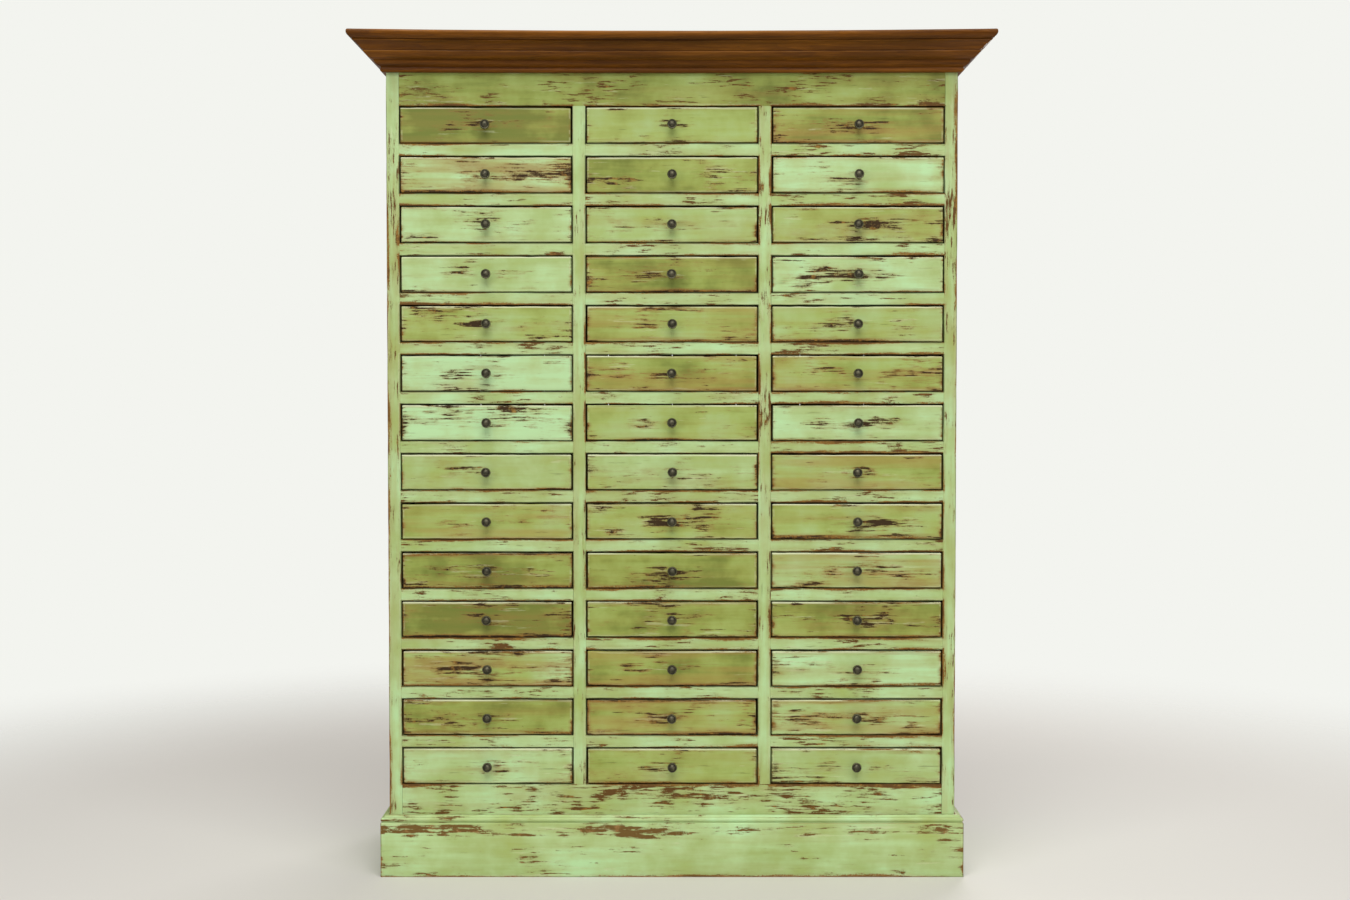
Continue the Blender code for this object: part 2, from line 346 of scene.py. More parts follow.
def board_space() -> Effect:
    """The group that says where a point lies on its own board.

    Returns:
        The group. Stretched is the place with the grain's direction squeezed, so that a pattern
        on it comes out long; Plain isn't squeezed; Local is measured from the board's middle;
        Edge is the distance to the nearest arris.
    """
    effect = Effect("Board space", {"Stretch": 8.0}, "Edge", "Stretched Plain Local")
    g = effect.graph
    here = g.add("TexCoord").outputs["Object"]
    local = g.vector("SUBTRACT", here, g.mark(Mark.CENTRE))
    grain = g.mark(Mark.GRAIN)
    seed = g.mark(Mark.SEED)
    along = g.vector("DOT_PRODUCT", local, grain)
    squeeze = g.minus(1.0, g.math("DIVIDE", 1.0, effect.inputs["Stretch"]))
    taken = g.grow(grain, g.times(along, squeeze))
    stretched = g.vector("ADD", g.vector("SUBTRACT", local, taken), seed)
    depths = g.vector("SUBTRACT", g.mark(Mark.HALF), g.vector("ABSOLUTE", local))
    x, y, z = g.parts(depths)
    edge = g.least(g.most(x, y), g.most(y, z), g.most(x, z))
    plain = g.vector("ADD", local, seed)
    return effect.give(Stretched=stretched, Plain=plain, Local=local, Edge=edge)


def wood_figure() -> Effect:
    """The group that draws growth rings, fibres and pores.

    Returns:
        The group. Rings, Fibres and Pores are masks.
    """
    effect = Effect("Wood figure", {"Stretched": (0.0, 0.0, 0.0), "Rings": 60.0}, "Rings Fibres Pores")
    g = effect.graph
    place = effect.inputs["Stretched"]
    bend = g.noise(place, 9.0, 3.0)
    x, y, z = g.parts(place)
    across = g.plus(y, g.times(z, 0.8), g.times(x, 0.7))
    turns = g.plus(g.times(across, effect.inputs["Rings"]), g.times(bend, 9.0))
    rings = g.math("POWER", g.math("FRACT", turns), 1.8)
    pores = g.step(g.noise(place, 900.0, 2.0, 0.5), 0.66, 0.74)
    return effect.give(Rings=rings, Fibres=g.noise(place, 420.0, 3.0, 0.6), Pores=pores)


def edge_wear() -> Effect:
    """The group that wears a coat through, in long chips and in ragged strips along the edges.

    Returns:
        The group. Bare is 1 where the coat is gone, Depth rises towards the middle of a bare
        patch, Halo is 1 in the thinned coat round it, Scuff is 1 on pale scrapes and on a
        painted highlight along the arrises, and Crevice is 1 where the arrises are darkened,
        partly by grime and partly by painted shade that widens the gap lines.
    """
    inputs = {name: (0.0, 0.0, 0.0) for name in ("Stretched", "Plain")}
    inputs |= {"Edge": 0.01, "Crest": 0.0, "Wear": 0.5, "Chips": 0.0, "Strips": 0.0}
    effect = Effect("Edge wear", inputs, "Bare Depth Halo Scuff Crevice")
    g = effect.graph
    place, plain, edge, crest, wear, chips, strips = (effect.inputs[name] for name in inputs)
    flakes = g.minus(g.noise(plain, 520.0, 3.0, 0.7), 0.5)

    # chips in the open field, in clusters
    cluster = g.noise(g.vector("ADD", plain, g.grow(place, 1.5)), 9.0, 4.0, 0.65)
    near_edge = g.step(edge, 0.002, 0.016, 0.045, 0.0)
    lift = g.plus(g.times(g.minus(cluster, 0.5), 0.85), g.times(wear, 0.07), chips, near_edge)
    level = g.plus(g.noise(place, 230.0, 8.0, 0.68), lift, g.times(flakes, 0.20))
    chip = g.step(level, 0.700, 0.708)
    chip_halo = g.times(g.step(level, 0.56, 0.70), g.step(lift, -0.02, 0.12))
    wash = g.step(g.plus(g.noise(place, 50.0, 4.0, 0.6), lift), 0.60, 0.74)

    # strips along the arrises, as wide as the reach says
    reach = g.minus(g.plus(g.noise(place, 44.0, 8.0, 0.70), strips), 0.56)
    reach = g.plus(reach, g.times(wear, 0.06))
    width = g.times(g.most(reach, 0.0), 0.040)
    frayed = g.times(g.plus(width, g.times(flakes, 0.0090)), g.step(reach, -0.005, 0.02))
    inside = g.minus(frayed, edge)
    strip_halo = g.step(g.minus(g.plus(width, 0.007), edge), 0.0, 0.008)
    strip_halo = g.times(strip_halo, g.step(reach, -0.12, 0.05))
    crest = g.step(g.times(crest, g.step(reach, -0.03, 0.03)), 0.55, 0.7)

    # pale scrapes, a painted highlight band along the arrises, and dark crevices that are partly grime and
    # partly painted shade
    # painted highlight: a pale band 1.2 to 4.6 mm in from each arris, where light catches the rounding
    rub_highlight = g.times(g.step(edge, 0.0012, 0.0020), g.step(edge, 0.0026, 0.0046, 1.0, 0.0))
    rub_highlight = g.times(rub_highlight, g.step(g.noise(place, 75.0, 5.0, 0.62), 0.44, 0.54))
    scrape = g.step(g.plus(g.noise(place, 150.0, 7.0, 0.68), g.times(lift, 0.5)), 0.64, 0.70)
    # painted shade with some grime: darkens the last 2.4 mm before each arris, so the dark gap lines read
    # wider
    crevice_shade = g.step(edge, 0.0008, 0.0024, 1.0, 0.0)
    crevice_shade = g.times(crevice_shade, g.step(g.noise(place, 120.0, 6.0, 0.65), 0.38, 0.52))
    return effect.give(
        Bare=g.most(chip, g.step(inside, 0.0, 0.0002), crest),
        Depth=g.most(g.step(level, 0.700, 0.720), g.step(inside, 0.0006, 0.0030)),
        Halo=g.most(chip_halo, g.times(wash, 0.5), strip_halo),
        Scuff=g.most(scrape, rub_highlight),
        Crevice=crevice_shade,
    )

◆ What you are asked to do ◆
The whole listing above needs to be written out again exactly.

◆ Reply to the exercise ◆
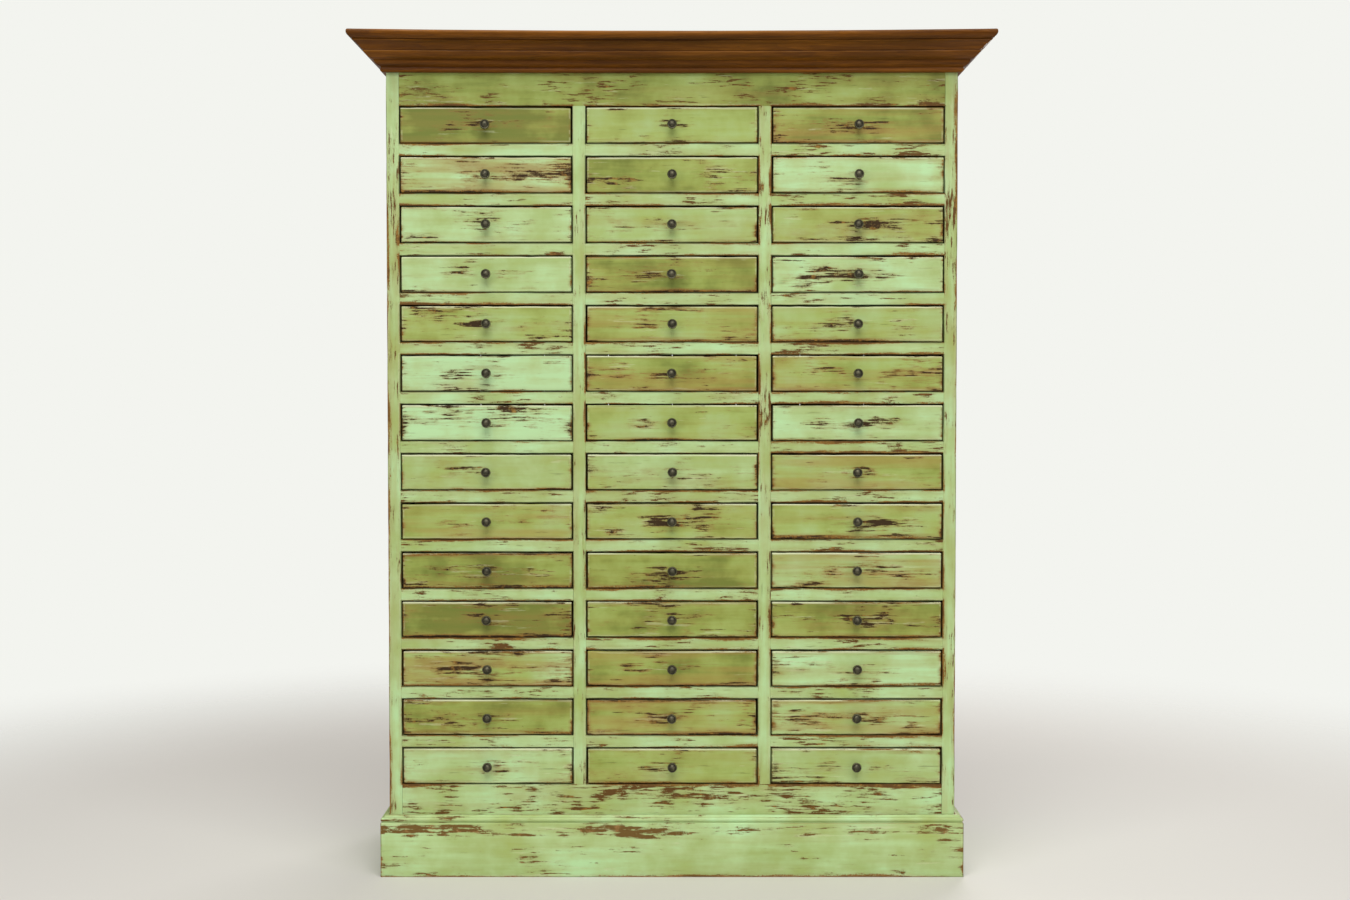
Continue the Blender code for this object: part 2, from line 346 of scene.py. More parts follow.
def board_space() -> Effect:
    """The group that says where a point lies on its own board.

    Returns:
        The group. Stretched is the place with the grain's direction squeezed, so that a pattern
        on it comes out long; Plain isn't squeezed; Local is measured from the board's middle;
        Edge is the distance to the nearest arris.
    """
    effect = Effect("Board space", {"Stretch": 8.0}, "Edge", "Stretched Plain Local")
    g = effect.graph
    here = g.add("TexCoord").outputs["Object"]
    local = g.vector("SUBTRACT", here, g.mark(Mark.CENTRE))
    grain = g.mark(Mark.GRAIN)
    seed = g.mark(Mark.SEED)
    along = g.vector("DOT_PRODUCT", local, grain)
    squeeze = g.minus(1.0, g.math("DIVIDE", 1.0, effect.inputs["Stretch"]))
    taken = g.grow(grain, g.times(along, squeeze))
    stretched = g.vector("ADD", g.vector("SUBTRACT", local, taken), seed)
    depths = g.vector("SUBTRACT", g.mark(Mark.HALF), g.vector("ABSOLUTE", local))
    x, y, z = g.parts(depths)
    edge = g.least(g.most(x, y), g.most(y, z), g.most(x, z))
    plain = g.vector("ADD", local, seed)
    return effect.give(Stretched=stretched, Plain=plain, Local=local, Edge=edge)


def wood_figure() -> Effect:
    """The group that draws growth rings, fibres and pores.

    Returns:
        The group. Rings, Fibres and Pores are masks.
    """
    effect = Effect("Wood figure", {"Stretched": (0.0, 0.0, 0.0), "Rings": 60.0}, "Rings Fibres Pores")
    g = effect.graph
    place = effect.inputs["Stretched"]
    bend = g.noise(place, 9.0, 3.0)
    x, y, z = g.parts(place)
    across = g.plus(y, g.times(z, 0.8), g.times(x, 0.7))
    turns = g.plus(g.times(across, effect.inputs["Rings"]), g.times(bend, 9.0))
    rings = g.math("POWER", g.math("FRACT", turns), 1.8)
    pores = g.step(g.noise(place, 900.0, 2.0, 0.5), 0.66, 0.74)
    return effect.give(Rings=rings, Fibres=g.noise(place, 420.0, 3.0, 0.6), Pores=pores)


def edge_wear() -> Effect:
    """The group that wears a coat through, in long chips and in ragged strips along the edges.

    Returns:
        The group. Bare is 1 where the coat is gone, Depth rises towards the middle of a bare
        patch, Halo is 1 in the thinned coat round it, Scuff is 1 on pale scrapes and on a
        painted highlight along the arrises, and Crevice is 1 where the arrises are darkened,
        partly by grime and partly by painted shade that widens the gap lines.
    """
    inputs = {name: (0.0, 0.0, 0.0) for name in ("Stretched", "Plain")}
    inputs |= {"Edge": 0.01, "Crest": 0.0, "Wear": 0.5, "Chips": 0.0, "Strips": 0.0}
    effect = Effect("Edge wear", inputs, "Bare Depth Halo Scuff Crevice")
    g = effect.graph
    place, plain, edge, crest, wear, chips, strips = (effect.inputs[name] for name in inputs)
    flakes = g.minus(g.noise(plain, 520.0, 3.0, 0.7), 0.5)

    # chips in the open field, in clusters
    cluster = g.noise(g.vector("ADD", plain, g.grow(place, 1.5)), 9.0, 4.0, 0.65)
    near_edge = g.step(edge, 0.002, 0.016, 0.045, 0.0)
    lift = g.plus(g.times(g.minus(cluster, 0.5), 0.85), g.times(wear, 0.07), chips, near_edge)
    level = g.plus(g.noise(place, 230.0, 8.0, 0.68), lift, g.times(flakes, 0.20))
    chip = g.step(level, 0.700, 0.708)
    chip_halo = g.times(g.step(level, 0.56, 0.70), g.step(lift, -0.02, 0.12))
    wash = g.step(g.plus(g.noise(place, 50.0, 4.0, 0.6), lift), 0.60, 0.74)

    # strips along the arrises, as wide as the reach says
    reach = g.minus(g.plus(g.noise(place, 44.0, 8.0, 0.70), strips), 0.56)
    reach = g.plus(reach, g.times(wear, 0.06))
    width = g.times(g.most(reach, 0.0), 0.040)
    frayed = g.times(g.plus(width, g.times(flakes, 0.0090)), g.step(reach, -0.005, 0.02))
    inside = g.minus(frayed, edge)
    strip_halo = g.step(g.minus(g.plus(width, 0.007), edge), 0.0, 0.008)
    strip_halo = g.times(strip_halo, g.step(reach, -0.12, 0.05))
    crest = g.step(g.times(crest, g.step(reach, -0.03, 0.03)), 0.55, 0.7)

    # pale scrapes, a painted highlight band along the arrises, and dark crevices that are partly grime and
    # partly painted shade
    # painted highlight: a pale band 1.2 to 4.6 mm in from each arris, where light catches the rounding
    rub_highlight = g.times(g.step(edge, 0.0012, 0.0020), g.step(edge, 0.0026, 0.0046, 1.0, 0.0))
    rub_highlight = g.times(rub_highlight, g.step(g.noise(place, 75.0, 5.0, 0.62), 0.44, 0.54))
    scrape = g.step(g.plus(g.noise(place, 150.0, 7.0, 0.68), g.times(lift, 0.5)), 0.64, 0.70)
    # painted shade with some grime: darkens the last 2.4 mm before each arris, so the dark gap lines read
    # wider
    crevice_shade = g.step(edge, 0.0008, 0.0024, 1.0, 0.0)
    crevice_shade = g.times(crevice_shade, g.step(g.noise(place, 120.0, 6.0, 0.65), 0.38, 0.52))
    return effect.give(
        Bare=g.most(chip, g.step(inside, 0.0, 0.0002), crest),
        Depth=g.most(g.step(level, 0.700, 0.720), g.step(inside, 0.0006, 0.0030)),
        Halo=g.most(chip_halo, g.times(wash, 0.5), strip_halo),
        Scuff=g.most(scrape, rub_highlight),
        Crevice=crevice_shade,
    )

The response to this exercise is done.